The City of Sydney Council has approved plans for a 121-room hotel, to be based in Surry Hills. Designed by Fox Johnston Architects, the hotel is conceived as an urban travellers rest, located on the south-east fringe of the Sydney CBD.

Fox Johnston are tasked with being both the project architects and interior designers for the hotel, with their plan adapting a former warehouse that straddles Goulburn Lane, Brisbane Street and Commonwealth Street. The hotel will continue much of the practice’s work to revitalise the area, after previously devising a masterplan and design for the public areas and entry gallery of Paramount House, that includes the Golden Age Cinema and restaurant Poly (designed by Anthony Gil Architects).

In an attempt to adaptively reuse as much of the building as possible, the original two-storey brick facade and interior mushroom columns will be retained, with a 7-storey building inserted above the original warehouse, that will house all 121 hotel rooms, with hospitality and retail facilities located at ground level.

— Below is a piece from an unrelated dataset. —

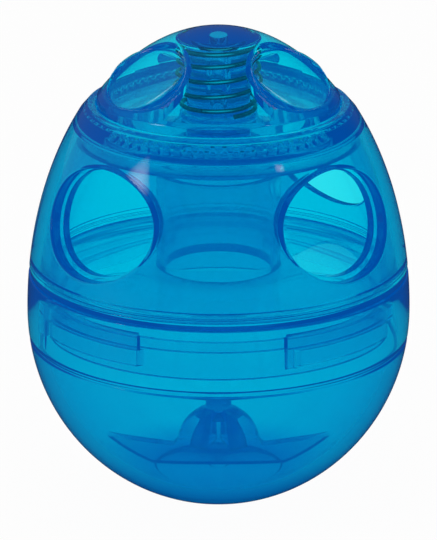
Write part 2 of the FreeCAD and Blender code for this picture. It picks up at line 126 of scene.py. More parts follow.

The Brisbane Street end of the building, opposite to Harmony Park, will play host to the hotel lobby. The brick facade will be peeled back to reveal the double-height lobby, with group-floor retail spaces to be located along Goulburn Lane, to Commonwealth Street where the original building entry will be retained.

Two large courtyard spaces will be carved out from the building and given a considered landscape treatment, to provide a calming green space in the urban jungle. Design will be contemporary while materially referencing the robust buildings of this former industrial district. The site sits between the imposing Mark Foys Building and Art Deco Motor Trades Association building.

Fox Johnston Director Conrad Johnston says the hotel will contrast against its locale.

“This is a very densely built up part of the city, so our idea was essentially to create a series of courtyard buildings within the site envelope. We carved out two interior courtyards through the one building that act as light-wells to give most rooms a restful outlook and natural light,” he says.

Construction on the hotel will commence early next year.